# electric brakes



## wa9rew (Oct 5, 2003)

I bought a new 2003 Chevy Silverado and need info re hooking up a reese brake controller.  i see by a note from chevy the wiring is different than my 1999 silverado.  anybody have any experiences with this?  thanks
monty
mjnewb@charter.net


----------



## Gary B (Oct 5, 2003)

electric brakes

HI monty, there should be a wiring harness tucked up under the dash to connect the brake controller to, you can get a pigtail adapter from any rv or trailer service center, the only differnce I am aware of but I'm no Chev expert, is GM uses a new style fuse in the power dist. box under the hood and you may have to go to the deal for a fuse, as I don't think the parts houses have them yet.

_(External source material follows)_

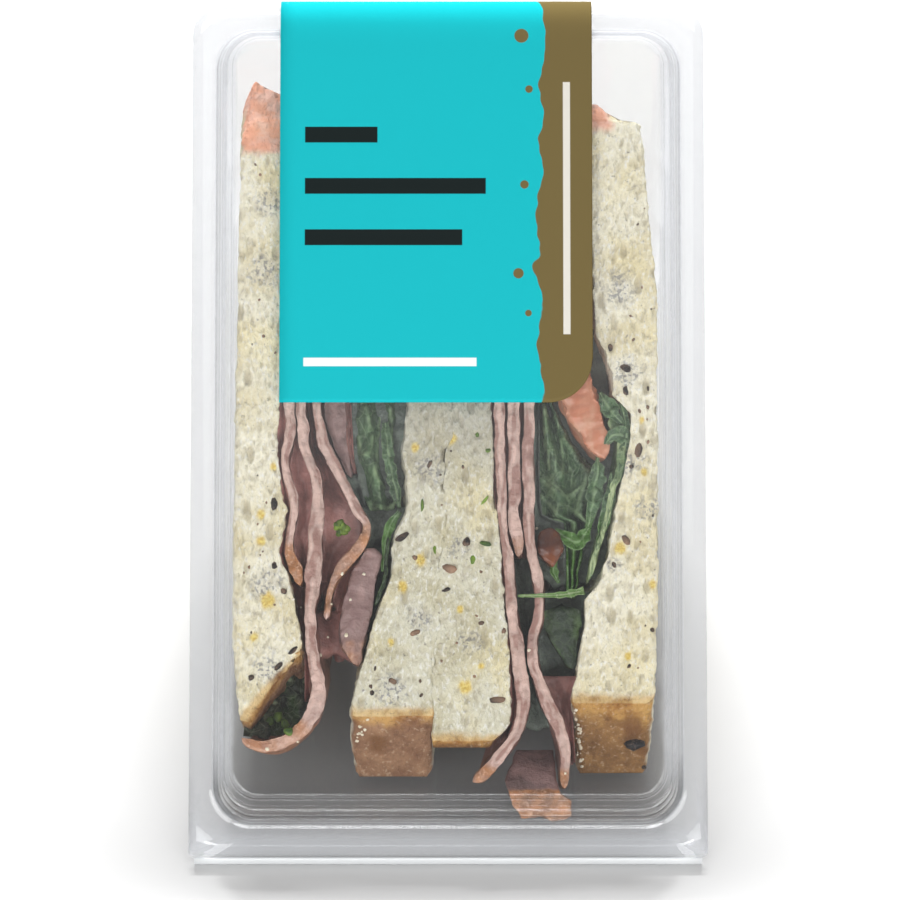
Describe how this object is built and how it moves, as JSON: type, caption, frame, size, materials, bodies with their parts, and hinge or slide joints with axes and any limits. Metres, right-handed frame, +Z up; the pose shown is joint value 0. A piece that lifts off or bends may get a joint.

A big welcome to the forum.   :laugh:    :bleh:  :approve:


----------



## wa9rew (Oct 5, 2003)

electric brakes

Gary:  Not on the 2003 they want you to buy a part they call it. my 2002 had thewiring harness you spoke of, but the 2003 does not.  they changed the wiring also in the 2003.  even had a little blurb extra piece of paper informing of such.  i did a search thru google and only put in the part number abnd walla up came with a solution. change the slots of the connector on my brake controller harness swap a and d.  did that and it worked.  although i didnt have a wire in d.  but all works ok.  thanks for reply.......i was gonna call my son in law at austin leisure rentals for answre but i got it... thanks
monty


----------